- TASK GOAL -
In the material below, identify each line bearing the word "part". Reproduce those lines.

- EXTRACTED ENTRIES -
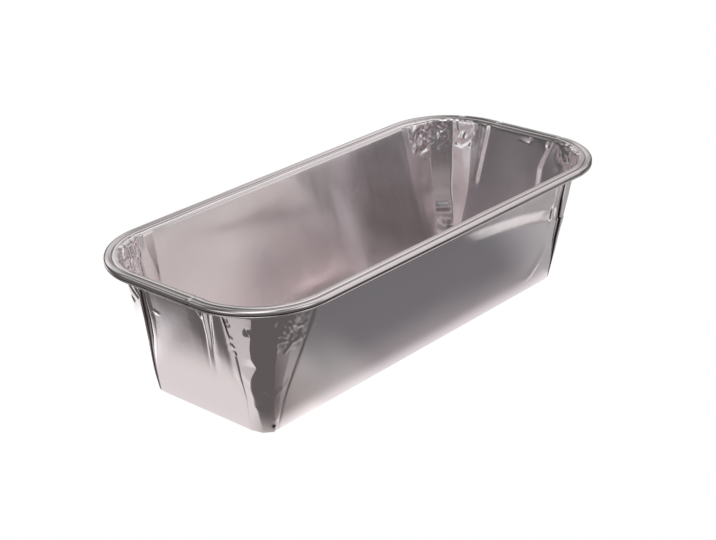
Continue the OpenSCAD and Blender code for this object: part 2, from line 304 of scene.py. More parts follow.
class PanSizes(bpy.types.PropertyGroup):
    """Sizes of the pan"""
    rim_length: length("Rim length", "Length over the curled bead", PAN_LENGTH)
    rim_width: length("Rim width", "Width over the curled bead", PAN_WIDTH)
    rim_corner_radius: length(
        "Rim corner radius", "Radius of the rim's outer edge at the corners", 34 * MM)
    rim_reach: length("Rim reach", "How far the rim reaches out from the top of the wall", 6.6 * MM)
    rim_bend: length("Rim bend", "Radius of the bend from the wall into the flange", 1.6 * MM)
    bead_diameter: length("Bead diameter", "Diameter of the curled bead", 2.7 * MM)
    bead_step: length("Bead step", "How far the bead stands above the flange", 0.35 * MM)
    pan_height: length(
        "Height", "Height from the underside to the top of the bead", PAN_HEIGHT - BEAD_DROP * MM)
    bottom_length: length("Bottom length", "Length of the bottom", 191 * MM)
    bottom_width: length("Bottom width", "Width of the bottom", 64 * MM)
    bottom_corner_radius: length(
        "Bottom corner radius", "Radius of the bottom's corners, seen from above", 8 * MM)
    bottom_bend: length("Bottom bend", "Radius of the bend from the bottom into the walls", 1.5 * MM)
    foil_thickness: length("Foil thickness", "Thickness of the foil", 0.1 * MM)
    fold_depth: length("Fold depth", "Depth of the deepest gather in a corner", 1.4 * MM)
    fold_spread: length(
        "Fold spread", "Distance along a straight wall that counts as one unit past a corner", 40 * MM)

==

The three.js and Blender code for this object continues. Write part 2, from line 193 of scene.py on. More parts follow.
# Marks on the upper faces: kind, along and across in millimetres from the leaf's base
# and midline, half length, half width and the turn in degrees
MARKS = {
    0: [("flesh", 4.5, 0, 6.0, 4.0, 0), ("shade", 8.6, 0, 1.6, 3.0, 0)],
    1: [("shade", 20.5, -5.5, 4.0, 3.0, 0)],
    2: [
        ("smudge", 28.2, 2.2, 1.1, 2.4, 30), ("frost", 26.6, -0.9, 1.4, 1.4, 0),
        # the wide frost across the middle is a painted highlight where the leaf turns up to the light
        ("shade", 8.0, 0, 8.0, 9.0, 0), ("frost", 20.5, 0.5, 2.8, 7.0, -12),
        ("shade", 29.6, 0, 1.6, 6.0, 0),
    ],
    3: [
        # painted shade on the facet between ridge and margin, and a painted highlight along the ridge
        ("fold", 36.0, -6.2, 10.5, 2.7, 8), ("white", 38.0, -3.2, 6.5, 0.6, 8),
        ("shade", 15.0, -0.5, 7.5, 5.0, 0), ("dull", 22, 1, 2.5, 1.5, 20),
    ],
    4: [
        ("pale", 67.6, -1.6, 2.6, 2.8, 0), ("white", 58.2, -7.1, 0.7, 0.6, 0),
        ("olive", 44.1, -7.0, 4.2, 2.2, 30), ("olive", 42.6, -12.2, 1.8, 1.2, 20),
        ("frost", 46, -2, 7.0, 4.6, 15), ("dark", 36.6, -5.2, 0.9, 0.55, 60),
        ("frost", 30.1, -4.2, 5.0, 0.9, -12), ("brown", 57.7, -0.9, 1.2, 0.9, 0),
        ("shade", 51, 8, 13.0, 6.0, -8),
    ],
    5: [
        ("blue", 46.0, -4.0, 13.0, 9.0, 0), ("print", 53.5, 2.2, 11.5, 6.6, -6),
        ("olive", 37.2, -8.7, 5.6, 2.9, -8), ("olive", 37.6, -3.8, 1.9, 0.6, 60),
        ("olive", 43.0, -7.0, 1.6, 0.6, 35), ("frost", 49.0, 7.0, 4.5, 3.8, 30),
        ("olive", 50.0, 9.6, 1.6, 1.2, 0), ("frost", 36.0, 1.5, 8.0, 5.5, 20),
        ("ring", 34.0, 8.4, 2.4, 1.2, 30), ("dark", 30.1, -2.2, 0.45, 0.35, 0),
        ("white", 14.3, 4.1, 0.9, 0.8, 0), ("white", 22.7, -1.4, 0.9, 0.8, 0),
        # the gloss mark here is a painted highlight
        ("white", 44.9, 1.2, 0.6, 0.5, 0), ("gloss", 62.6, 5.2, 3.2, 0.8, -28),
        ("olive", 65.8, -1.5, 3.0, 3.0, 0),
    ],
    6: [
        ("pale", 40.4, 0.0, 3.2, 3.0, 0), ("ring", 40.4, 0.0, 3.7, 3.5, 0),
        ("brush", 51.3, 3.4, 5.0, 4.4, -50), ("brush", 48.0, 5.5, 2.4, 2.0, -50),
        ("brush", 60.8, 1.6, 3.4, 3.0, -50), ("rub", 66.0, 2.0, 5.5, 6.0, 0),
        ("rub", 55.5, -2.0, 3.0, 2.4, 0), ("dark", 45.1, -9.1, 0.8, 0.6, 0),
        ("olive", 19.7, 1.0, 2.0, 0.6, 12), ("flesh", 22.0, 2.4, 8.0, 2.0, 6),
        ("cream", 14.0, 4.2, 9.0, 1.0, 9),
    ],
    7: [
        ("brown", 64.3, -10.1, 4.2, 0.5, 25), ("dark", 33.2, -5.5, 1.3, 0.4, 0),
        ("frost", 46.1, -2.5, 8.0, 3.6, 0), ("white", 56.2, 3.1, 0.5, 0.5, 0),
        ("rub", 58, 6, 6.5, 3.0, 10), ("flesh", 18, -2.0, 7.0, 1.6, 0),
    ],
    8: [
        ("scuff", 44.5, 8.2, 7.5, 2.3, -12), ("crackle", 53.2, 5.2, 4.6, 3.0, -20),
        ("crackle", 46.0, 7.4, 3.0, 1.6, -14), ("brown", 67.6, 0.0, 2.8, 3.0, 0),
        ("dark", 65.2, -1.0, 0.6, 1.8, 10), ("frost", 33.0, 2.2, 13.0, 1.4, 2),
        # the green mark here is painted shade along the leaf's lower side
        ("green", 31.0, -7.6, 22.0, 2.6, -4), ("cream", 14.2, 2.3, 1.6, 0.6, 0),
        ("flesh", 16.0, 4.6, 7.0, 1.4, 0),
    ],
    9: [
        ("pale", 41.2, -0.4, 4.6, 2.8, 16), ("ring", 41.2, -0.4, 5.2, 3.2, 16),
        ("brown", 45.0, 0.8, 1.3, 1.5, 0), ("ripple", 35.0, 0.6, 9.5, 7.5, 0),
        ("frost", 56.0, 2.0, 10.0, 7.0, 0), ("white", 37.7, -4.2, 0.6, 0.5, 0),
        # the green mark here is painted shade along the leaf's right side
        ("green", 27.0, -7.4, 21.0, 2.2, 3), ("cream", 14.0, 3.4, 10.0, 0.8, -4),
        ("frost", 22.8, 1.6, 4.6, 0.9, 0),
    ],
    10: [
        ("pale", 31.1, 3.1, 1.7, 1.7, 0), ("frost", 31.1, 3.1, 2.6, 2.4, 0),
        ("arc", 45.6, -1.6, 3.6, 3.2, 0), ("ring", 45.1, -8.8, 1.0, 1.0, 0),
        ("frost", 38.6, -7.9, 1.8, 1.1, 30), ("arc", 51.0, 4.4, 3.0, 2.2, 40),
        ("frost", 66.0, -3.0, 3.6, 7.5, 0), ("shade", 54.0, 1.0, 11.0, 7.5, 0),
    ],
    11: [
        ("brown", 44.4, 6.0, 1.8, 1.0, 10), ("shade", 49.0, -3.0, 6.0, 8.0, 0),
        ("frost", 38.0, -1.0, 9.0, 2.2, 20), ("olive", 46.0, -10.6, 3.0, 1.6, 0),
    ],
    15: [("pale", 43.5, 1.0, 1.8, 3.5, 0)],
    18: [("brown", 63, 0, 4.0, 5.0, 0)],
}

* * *

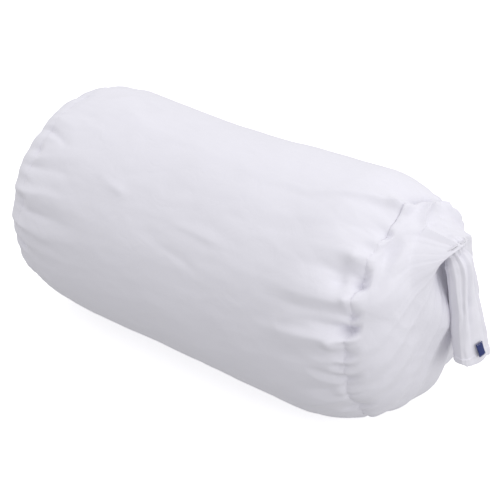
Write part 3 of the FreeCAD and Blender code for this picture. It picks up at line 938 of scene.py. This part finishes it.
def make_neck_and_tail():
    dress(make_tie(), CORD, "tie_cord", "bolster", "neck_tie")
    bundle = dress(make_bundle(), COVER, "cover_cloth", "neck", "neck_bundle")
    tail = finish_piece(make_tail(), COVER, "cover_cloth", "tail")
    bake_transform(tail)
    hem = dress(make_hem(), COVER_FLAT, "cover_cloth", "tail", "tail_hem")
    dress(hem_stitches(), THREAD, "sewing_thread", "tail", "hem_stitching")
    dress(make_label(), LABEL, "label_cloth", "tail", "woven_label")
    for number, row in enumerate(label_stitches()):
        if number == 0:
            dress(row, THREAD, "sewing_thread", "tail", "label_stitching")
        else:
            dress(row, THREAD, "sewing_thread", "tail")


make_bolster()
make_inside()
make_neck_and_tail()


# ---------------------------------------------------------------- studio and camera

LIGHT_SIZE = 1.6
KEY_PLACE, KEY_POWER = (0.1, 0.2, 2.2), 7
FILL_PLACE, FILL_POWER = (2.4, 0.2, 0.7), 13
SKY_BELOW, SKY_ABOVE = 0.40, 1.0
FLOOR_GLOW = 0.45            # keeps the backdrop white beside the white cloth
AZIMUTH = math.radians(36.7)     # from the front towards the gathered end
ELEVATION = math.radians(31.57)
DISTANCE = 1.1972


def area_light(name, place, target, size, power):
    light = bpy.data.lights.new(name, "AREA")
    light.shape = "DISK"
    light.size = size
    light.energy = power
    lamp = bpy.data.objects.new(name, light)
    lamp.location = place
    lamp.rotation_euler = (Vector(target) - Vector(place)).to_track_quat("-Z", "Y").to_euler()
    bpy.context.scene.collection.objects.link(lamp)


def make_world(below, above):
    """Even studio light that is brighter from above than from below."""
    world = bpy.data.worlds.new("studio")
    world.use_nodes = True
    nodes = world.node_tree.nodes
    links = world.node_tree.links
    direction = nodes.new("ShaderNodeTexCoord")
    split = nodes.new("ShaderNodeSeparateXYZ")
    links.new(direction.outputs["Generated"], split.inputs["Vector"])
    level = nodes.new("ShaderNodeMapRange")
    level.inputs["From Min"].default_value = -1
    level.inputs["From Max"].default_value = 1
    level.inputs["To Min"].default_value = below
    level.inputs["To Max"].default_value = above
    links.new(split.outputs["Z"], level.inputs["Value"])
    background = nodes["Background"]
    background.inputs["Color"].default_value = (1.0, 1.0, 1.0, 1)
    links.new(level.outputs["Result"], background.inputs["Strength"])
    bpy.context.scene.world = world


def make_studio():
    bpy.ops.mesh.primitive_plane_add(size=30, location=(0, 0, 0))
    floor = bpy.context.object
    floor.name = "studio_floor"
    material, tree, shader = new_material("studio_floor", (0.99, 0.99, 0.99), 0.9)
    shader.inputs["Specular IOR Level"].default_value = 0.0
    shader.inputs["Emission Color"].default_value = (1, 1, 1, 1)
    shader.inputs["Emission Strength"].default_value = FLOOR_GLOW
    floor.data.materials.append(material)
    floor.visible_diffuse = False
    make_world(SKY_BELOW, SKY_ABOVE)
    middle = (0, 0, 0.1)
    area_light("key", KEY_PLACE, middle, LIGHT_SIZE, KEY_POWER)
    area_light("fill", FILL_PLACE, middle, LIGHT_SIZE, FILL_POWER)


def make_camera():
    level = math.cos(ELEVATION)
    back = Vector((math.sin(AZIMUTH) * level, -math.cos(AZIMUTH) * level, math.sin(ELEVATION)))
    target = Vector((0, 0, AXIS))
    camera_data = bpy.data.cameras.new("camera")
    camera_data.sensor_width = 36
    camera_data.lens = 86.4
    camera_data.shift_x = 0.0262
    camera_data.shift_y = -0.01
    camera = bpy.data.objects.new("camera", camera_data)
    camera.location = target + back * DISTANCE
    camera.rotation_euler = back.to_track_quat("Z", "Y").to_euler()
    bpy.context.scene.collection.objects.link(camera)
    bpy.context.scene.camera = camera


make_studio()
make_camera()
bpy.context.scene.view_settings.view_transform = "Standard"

- EXERCISE RESULT -
Continue the OpenSCAD and Blender code for this object: part 2, from line 304 of scene.py. More parts follow.
The three.js and Blender code for this object continues. Write part 2, from line 193 of scene.py on. More parts follow.
Write part 3 of the FreeCAD and Blender code for this picture. It picks up at line 938 of scene.py. This part finishes it.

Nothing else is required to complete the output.